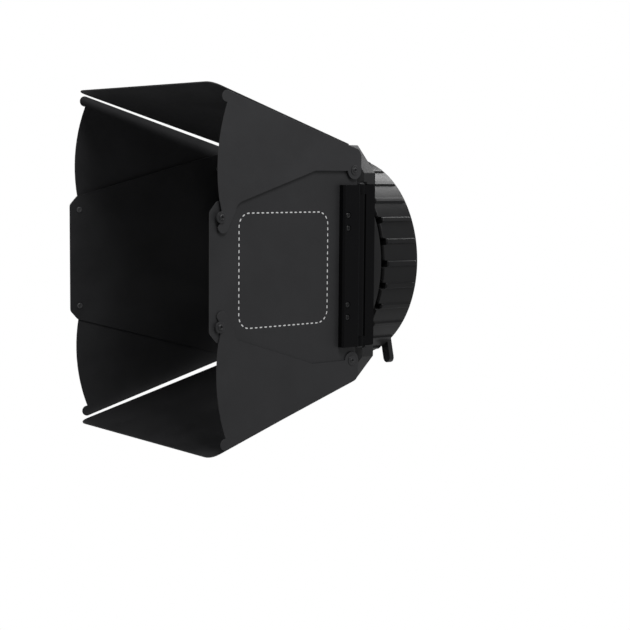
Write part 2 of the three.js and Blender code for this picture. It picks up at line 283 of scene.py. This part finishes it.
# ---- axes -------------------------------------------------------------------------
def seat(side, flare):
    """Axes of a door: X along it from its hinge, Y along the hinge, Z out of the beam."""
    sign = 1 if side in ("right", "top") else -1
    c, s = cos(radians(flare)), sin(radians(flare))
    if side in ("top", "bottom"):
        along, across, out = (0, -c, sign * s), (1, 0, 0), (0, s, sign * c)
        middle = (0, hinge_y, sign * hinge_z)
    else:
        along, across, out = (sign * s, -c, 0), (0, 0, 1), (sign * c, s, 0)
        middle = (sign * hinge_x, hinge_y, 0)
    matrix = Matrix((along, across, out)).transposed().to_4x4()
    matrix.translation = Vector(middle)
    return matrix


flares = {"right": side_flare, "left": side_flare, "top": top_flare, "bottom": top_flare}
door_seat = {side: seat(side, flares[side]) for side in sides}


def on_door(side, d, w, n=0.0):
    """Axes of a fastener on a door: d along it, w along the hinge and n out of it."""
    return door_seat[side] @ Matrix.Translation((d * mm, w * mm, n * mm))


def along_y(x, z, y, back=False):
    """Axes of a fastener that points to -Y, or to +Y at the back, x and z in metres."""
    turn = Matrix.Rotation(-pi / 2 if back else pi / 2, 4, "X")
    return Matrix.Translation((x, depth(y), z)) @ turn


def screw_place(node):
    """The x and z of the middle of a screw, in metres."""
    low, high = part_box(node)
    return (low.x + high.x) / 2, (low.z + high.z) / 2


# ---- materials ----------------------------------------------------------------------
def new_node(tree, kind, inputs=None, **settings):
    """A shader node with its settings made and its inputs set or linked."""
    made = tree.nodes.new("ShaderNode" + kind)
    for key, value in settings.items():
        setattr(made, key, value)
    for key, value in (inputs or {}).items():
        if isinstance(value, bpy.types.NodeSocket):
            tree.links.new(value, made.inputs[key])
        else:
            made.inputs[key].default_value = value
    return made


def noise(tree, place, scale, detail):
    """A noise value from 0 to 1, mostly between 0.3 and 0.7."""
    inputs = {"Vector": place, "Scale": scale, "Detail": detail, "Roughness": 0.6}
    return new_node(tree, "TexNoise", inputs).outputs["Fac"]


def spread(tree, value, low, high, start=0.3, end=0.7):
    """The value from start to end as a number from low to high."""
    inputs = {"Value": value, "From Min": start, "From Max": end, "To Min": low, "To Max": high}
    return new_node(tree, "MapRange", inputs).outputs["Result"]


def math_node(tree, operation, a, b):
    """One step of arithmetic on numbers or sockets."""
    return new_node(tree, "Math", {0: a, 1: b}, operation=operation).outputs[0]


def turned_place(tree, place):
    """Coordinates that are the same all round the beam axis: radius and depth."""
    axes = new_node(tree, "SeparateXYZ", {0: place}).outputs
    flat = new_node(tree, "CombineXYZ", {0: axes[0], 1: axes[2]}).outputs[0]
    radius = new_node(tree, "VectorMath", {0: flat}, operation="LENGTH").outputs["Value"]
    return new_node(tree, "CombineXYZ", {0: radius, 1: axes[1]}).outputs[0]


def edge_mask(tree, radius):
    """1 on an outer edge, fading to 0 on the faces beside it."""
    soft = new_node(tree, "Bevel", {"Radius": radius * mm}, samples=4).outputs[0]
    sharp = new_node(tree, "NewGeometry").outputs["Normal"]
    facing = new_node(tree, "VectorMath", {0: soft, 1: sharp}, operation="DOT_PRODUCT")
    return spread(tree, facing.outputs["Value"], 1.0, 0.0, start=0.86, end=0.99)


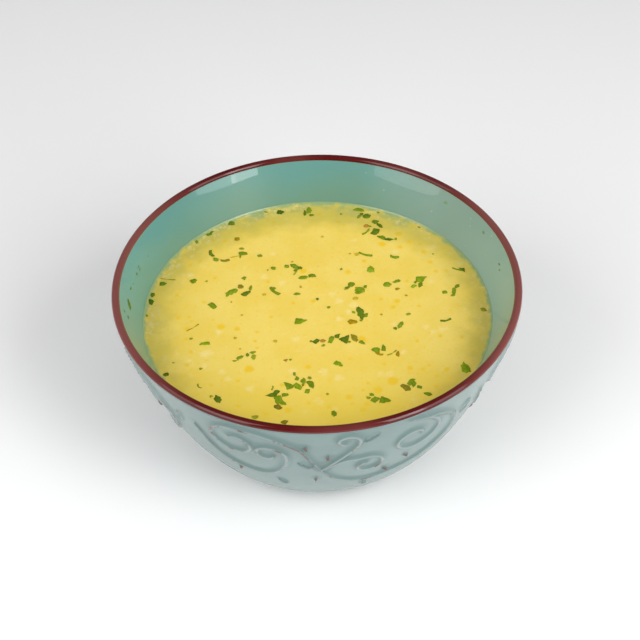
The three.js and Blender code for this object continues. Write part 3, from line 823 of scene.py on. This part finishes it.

-.-.-

DIRECTIVE: Quote each line above in full, word for word.

TASK SOLUTION:
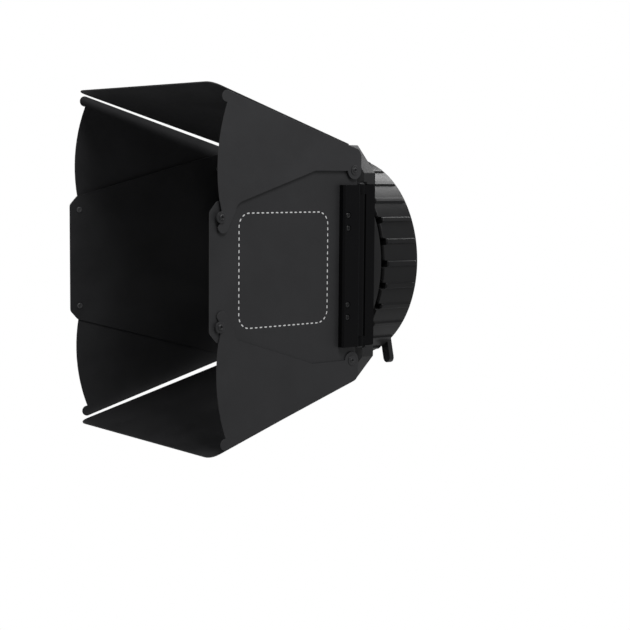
Write part 2 of the three.js and Blender code for this picture. It picks up at line 283 of scene.py. This part finishes it.
# ---- axes -------------------------------------------------------------------------
def seat(side, flare):
    """Axes of a door: X along it from its hinge, Y along the hinge, Z out of the beam."""
    sign = 1 if side in ("right", "top") else -1
    c, s = cos(radians(flare)), sin(radians(flare))
    if side in ("top", "bottom"):
        along, across, out = (0, -c, sign * s), (1, 0, 0), (0, s, sign * c)
        middle = (0, hinge_y, sign * hinge_z)
    else:
        along, across, out = (sign * s, -c, 0), (0, 0, 1), (sign * c, s, 0)
        middle = (sign * hinge_x, hinge_y, 0)
    matrix = Matrix((along, across, out)).transposed().to_4x4()
    matrix.translation = Vector(middle)
    return matrix


flares = {"right": side_flare, "left": side_flare, "top": top_flare, "bottom": top_flare}
door_seat = {side: seat(side, flares[side]) for side in sides}


def on_door(side, d, w, n=0.0):
    """Axes of a fastener on a door: d along it, w along the hinge and n out of it."""
    return door_seat[side] @ Matrix.Translation((d * mm, w * mm, n * mm))


def along_y(x, z, y, back=False):
    """Axes of a fastener that points to -Y, or to +Y at the back, x and z in metres."""
    turn = Matrix.Rotation(-pi / 2 if back else pi / 2, 4, "X")
    return Matrix.Translation((x, depth(y), z)) @ turn


def screw_place(node):
    """The x and z of the middle of a screw, in metres."""
    low, high = part_box(node)
    return (low.x + high.x) / 2, (low.z + high.z) / 2


# ---- materials ----------------------------------------------------------------------
def new_node(tree, kind, inputs=None, **settings):
    """A shader node with its settings made and its inputs set or linked."""
    made = tree.nodes.new("ShaderNode" + kind)
    for key, value in settings.items():
        setattr(made, key, value)
    for key, value in (inputs or {}).items():
        if isinstance(value, bpy.types.NodeSocket):
            tree.links.new(value, made.inputs[key])
        else:
            made.inputs[key].default_value = value
    return made


def noise(tree, place, scale, detail):
    """A noise value from 0 to 1, mostly between 0.3 and 0.7."""
    inputs = {"Vector": place, "Scale": scale, "Detail": detail, "Roughness": 0.6}
    return new_node(tree, "TexNoise", inputs).outputs["Fac"]


def spread(tree, value, low, high, start=0.3, end=0.7):
    """The value from start to end as a number from low to high."""
    inputs = {"Value": value, "From Min": start, "From Max": end, "To Min": low, "To Max": high}
    return new_node(tree, "MapRange", inputs).outputs["Result"]


def math_node(tree, operation, a, b):
    """One step of arithmetic on numbers or sockets."""
    return new_node(tree, "Math", {0: a, 1: b}, operation=operation).outputs[0]


def turned_place(tree, place):
    """Coordinates that are the same all round the beam axis: radius and depth."""
    axes = new_node(tree, "SeparateXYZ", {0: place}).outputs
    flat = new_node(tree, "CombineXYZ", {0: axes[0], 1: axes[2]}).outputs[0]
    radius = new_node(tree, "VectorMath", {0: flat}, operation="LENGTH").outputs["Value"]
    return new_node(tree, "CombineXYZ", {0: radius, 1: axes[1]}).outputs[0]


def edge_mask(tree, radius):
    """1 on an outer edge, fading to 0 on the faces beside it."""
    soft = new_node(tree, "Bevel", {"Radius": radius * mm}, samples=4).outputs[0]
    sharp = new_node(tree, "NewGeometry").outputs["Normal"]
    facing = new_node(tree, "VectorMath", {0: soft, 1: sharp}, operation="DOT_PRODUCT")
    return spread(tree, facing.outputs["Value"], 1.0, 0.0, start=0.86, end=0.99)


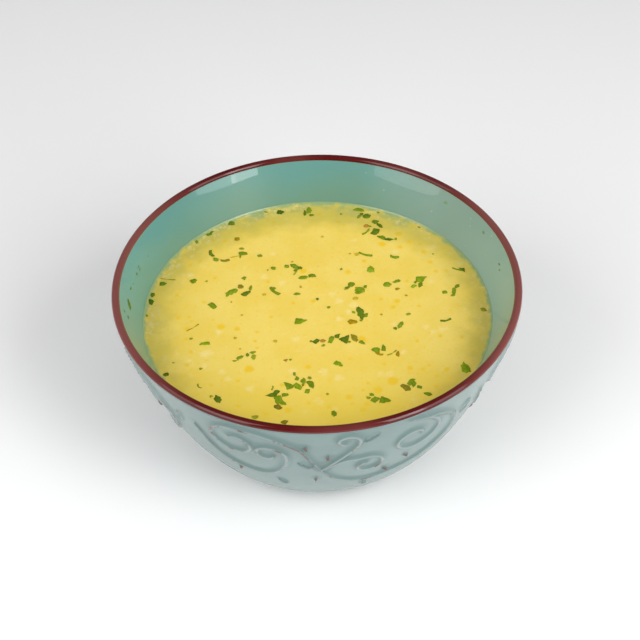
The three.js and Blender code for this object continues. Write part 3, from line 823 of scene.py on. This part finishes it.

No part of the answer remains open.